-------- DATA PROVIDED

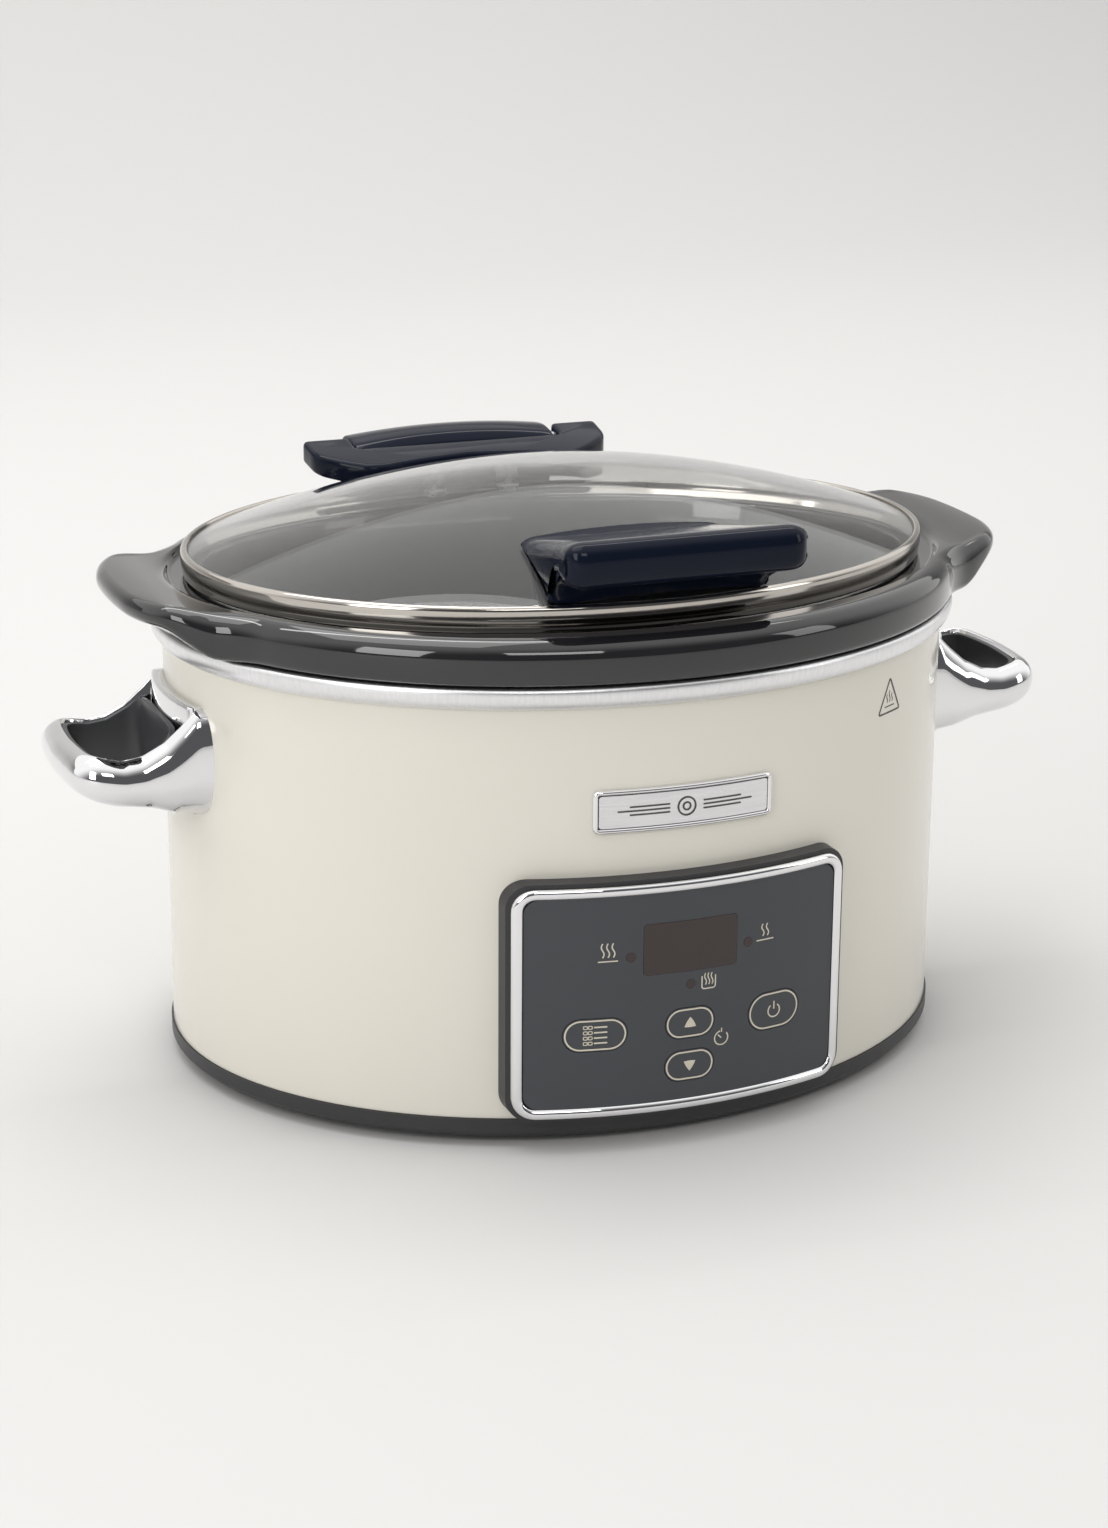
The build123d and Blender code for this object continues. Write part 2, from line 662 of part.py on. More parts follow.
def save_handles():
    loop = make_handle()
    lining = make_handle_insert()
    screws = []
    for y, z in handle_screw_places:
        wall = body_a * math.sqrt(1 - (y / body_b) ** 2) - 2.2
        screws.append(screw((wall, y, z), (1, 0, 0), 1.85, 13, 3.6, 2.4))
    save("handle_right", loop)
    save("handle_insert_right", lining)
    save("handle_left", mirror(loop, Plane.YZ))
    save("handle_insert_left", mirror(lining, Plane.YZ))
    save("handle_screws", *screws, *[mirror(s, Plane.YZ) for s in screws])


def save_panel():
    save("panel_housing", make_panel_housing())
    save("panel_bezel", make_panel_bezel())
    save("panel_face", make_panel_face())
    save("display_window", make_display_window())
    save("display_module", make_display_module())
    save("control_board", make_control_board())
    for name, (x, z) in lens_places.items():
        save(name, make_lens(x, z))
    for name, size in keys.items():
        save(name, make_key(*size))
        save(name.replace("key", "switch"), make_switch(size[0], size[1]))
    place = [(x, -board_y - 0.02, z) for x, z in board_screw_places]
    save("panel_screws", *[screw(p, (0, 1, 0), 1.05, 7, 2.4, 1.3) for p in place])
    save("badge_plate", make_badge_plate())
    save("badge_frame", make_badge_frame())
    save("badge_studs", *make_badge_studs())


save_base()
save_electrics()
save_crock_and_lid()
save_handles()
save_panel()
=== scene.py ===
import json
import math

import bmesh
import bpy
import numpy as np
from mathutils import Matrix, Vector


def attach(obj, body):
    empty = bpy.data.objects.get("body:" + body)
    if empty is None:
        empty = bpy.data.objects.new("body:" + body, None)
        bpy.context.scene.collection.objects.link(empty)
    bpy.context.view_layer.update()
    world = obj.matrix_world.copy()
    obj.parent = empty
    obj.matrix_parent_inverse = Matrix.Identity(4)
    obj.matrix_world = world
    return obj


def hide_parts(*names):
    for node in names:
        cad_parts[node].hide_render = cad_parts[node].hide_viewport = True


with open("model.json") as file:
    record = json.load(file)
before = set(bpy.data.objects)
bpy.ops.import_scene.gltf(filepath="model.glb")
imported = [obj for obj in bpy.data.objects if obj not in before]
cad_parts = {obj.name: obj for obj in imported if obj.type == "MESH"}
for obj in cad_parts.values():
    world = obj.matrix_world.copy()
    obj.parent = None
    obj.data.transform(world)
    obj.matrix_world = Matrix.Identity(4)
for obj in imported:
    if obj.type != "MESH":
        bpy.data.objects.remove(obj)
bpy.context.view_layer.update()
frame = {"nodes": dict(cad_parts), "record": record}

mm = 0.001
fullTurn = 2 * math.pi


# camera, floor and light

cameraSettings = {
    "azimuth": -21.43,          # degrees, 0 looks along +Y
    "elevation": 17.58,
    "distance": 1.3833,
    "target": (-0.0003, 0.0, 0.11305),
    "roll": 0.37,
    "lens": 76.94,
}


def addCamera(s):
    az, el, roll = (math.radians(s[k]) for k in ("azimuth", "elevation", "roll"))
    back = Vector((math.sin(az) * math.cos(el), -math.cos(az) * math.cos(el), math.sin(el)))
    right = Vector((0, 0, 1)).cross(back).normalized()
    up = back.cross(right)
    tiltedRight = right * math.cos(roll) + up * math.sin(roll)
    tiltedUp = up * math.cos(roll) - right * math.sin(roll)
    data = bpy.data.cameras.new("mainView")
    data.lens = s["lens"]
    data.sensor_fit = "AUTO"
    data.sensor_width = 36
    camera = bpy.data.objects.new("mainView", data)
    bpy.context.scene.collection.objects.link(camera)
    turn = Matrix((tiltedRight, tiltedUp, back)).transposed().to_4x4()
    camera.matrix_world = Matrix.Translation(Vector(s["target"]) + back * s["distance"]) @ turn
    bpy.context.scene.camera = camera


addCamera(cameraSettings)

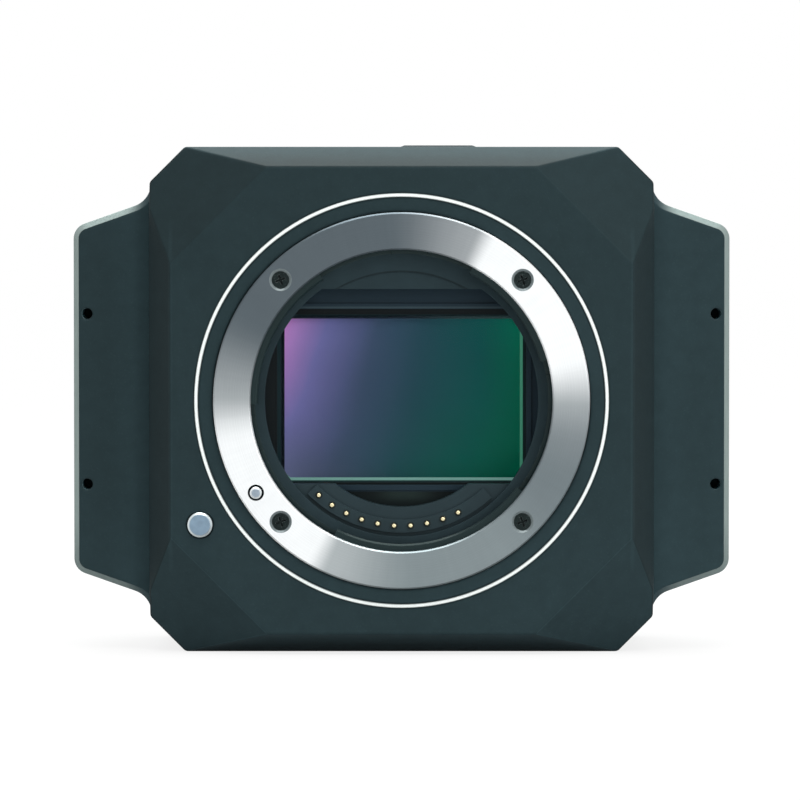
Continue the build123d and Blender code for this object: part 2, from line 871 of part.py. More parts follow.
def shutter_base_plate():
    aperture = base_opening()
    spring_seat = Circle(spring_radius + spring_wire_radius + spring_side_fit)
    rim = base_opening(plate_rim_width) - aperture
    rim -= Pos(*polar(lock_pin_circle_radius, lock_pin_angle)) * spring_seat
    outline = shutter_outline() - aperture
    for point in shutter_posts():
        outline -= Pos(*point) * Circle(screw_hole_radius)
    plate = slab(outline, shutter_front, base_plate_back)
    plate += slab(rim, shutter_front - plate_rim_height, shutter_front)
    stud_end = layer(-1, 0)[1] + layer_gap / 2
    return [plate, *[rod(point, stud_radius, base_plate_back, stud_end) for point in arm_pivots(-1)]]


def shutter_separator():
    outline = frame_panel(shutter_left, shutter_right, shutter_half_height, -separator_margin)
    outline -= frame_panel(aperture_left, aperture_right, aperture_half_height, separator_margin)
    for point in shutter_posts():
        outline -= Pos(*point) * Circle(spacer_radius + screw_fit)
    return slab(outline, separator_front, separator_back)


def shutter_cover_plate():
    outline = shutter_outline() - frame_panel(aperture_left, aperture_right, aperture_half_height)
    for point in shutter_posts():
        outline -= Pos(*point) * Circle(screw_hole_radius)
    solids = [slab(outline, cover_plate_front, cover_plate_back)]
    for point in shutter_posts():
        spacer = Pos(*point) * (Circle(spacer_radius) - Circle(screw_hole_radius))
        solids.append(slab(spacer, base_plate_back, cover_plate_front))
    stud_end = layer(1, 0)[0] - layer_gap / 2
    return solids + [rod(point, stud_radius, stud_end, cover_plate_front) for point in arm_pivots(1)]


def shutter_drive():
    """The closed unit that winds and releases the two curtains."""
    front = cover_plate_back + drive_gap
    back = front + drive_depth
    outline = frame_panel(shutter_left, shutter_left + drive_width, drive_half_height)
    case = slab(outline, front, back)
    case = chamfer(case.edges().filter_by(Axis.Z), drive_bevel)
    return case + Pos(shutter_left + drive_width / 2, back, 0) * Cylinder(motor_radius, motor_length)


def machine_screw(point, seat, tip):
    """A pan-head screw whose head bears on a seat and whose tip is at a depth."""
    head_end = seat + screw_head_height if tip < seat else seat - screw_head_height
    screw = rod(point, screw_radius, min(seat, tip), max(seat, tip))
    return screw + rod(point, screw_head_radius, min(seat, head_end), max(seat, head_end))


def internal_screws():
    screws = []
    for point in shutter_posts():
        screws.append(machine_screw(point, cover_plate_back, shutter_front - screw_grip))
    for angle in lug_angles:
        point = polar(lug_screw_circle_radius, angle)
        seat = shell_inside + lug_gap + lug_thickness
        screws.append(machine_screw(point, seat, shell_inside - lug_screw_grip))
    for point in carrier_posts():
        seat = carrier_front + carrier_thickness
        screws.append(machine_screw(point, seat, carrier_front - screw_grip))
    for point in carrier_legs():
        screws.append(machine_screw(point, package_board_back, package_board_front - screw_grip))
    for point in standoffs():
        screws.append(machine_screw(point, main_board_front, main_board_back + screw_grip))
    return screws


def window_outline(margin):
    """The sensor window's front-view outline with its cut corners, grown by a margin."""
    outline = Rectangle(glass_width + 2 * margin, glass_height + 2 * margin)
    outline = chamfer(outline.vertices(), glass_corner + margin * (2 - sqrt(2)))
    return Pos(sensor_centre_x, 0) * outline


def filter_glass():
    glass = slab(window_outline(0), glass_front, glass_front + glass_thickness)
    return chamfer(glass.edges().group_by(Axis.Y)[0], glass_bevel)


def sensor_mask():
    border = Rectangle(glass_width + 2 * mask_border, glass_height + 2 * mask_border)
    border = Pos(sensor_centre_x, 0) * border
    glass_back = glass_front + glass_thickness
    mask = slab(border - window_outline(mask_fit), mask_front, glass_back)
    return mask + slab(border - window_outline(-mask_ledge), glass_back, mask_front + mask_thickness)


def sensor_package():
    centre = Pos(sensor_centre_x, 0)
    outer = Rectangle(package_width, package_height)
    cavity = Rectangle(cavity_width, cavity_height)
    package = slab(centre * outer, package_front, package_back)
    return package - slab(centre * cavity, package_front, flange_to_sensor + die_thickness)


def sensor_die():
    die = Pos(sensor_centre_x, 0) * Rectangle(die_width, die_height)
    return slab(die, flange_to_sensor, flange_to_sensor + die_thickness)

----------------

[EXERCISE REQUIREMENTS]:
Return nothing but the lines from the start of the listing above through the line containing "s in screws])", exactly as given.

[WORKED SOLUTION]:
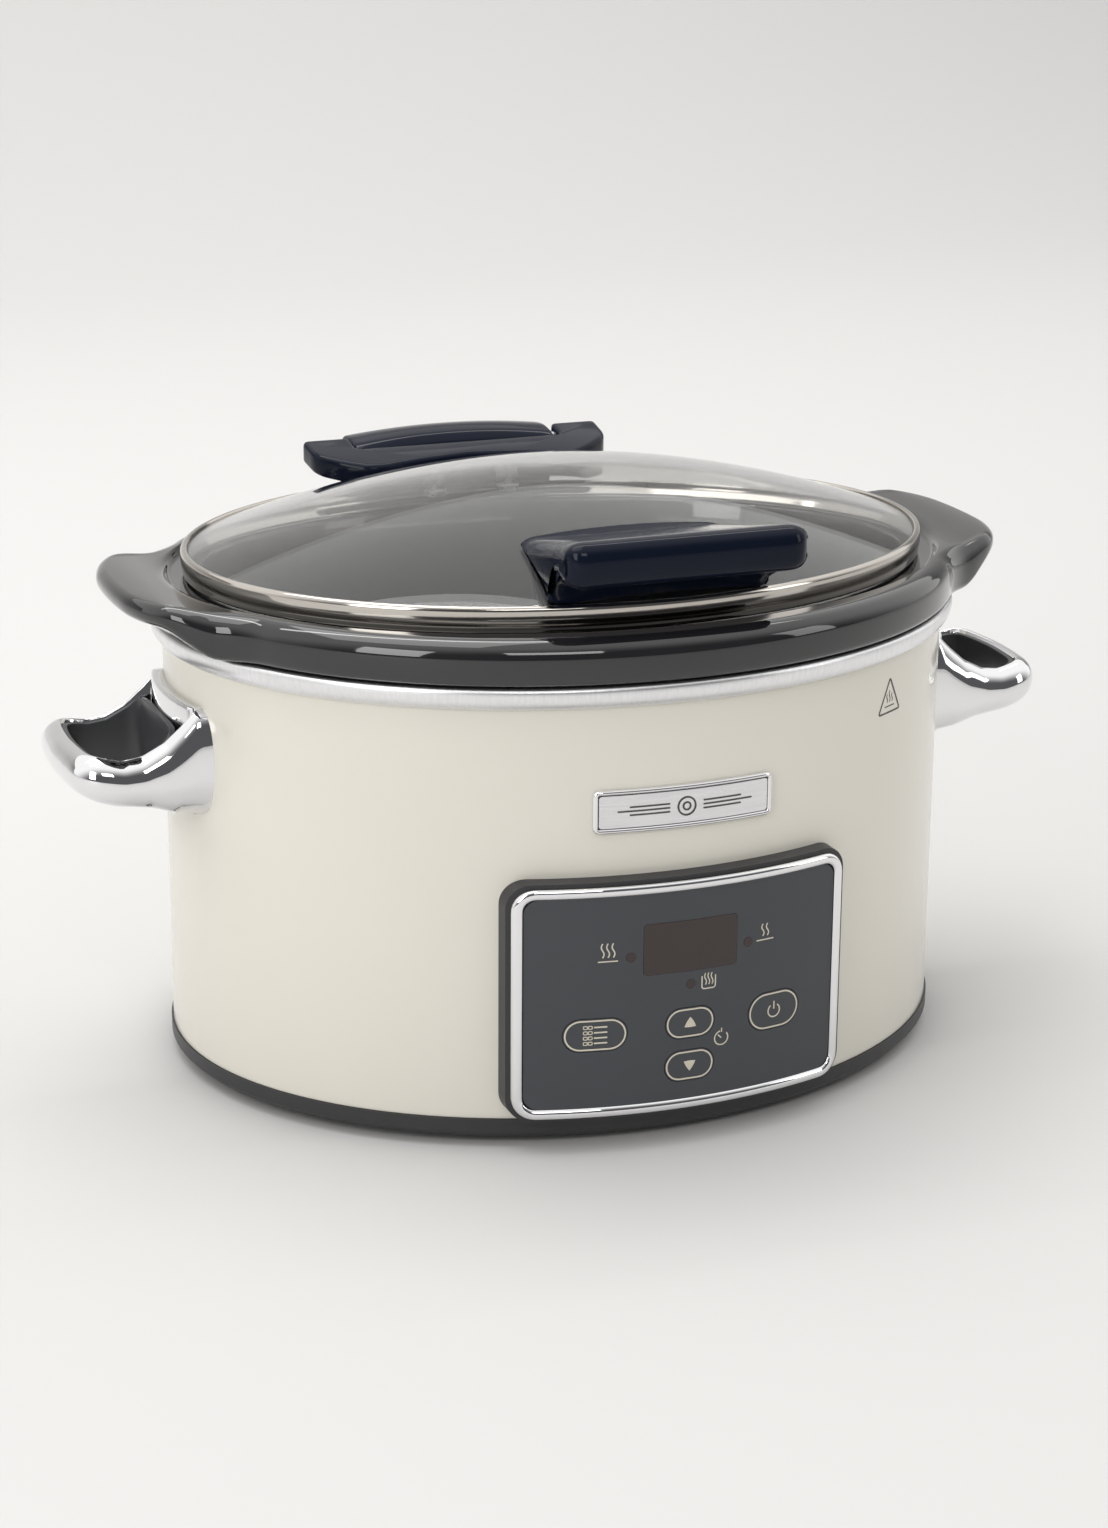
The build123d and Blender code for this object continues. Write part 2, from line 662 of part.py on. More parts follow.
def save_handles():
    loop = make_handle()
    lining = make_handle_insert()
    screws = []
    for y, z in handle_screw_places:
        wall = body_a * math.sqrt(1 - (y / body_b) ** 2) - 2.2
        screws.append(screw((wall, y, z), (1, 0, 0), 1.85, 13, 3.6, 2.4))
    save("handle_right", loop)
    save("handle_insert_right", lining)
    save("handle_left", mirror(loop, Plane.YZ))
    save("handle_insert_left", mirror(lining, Plane.YZ))
    save("handle_screws", *screws, *[mirror(s, Plane.YZ) for s in screws])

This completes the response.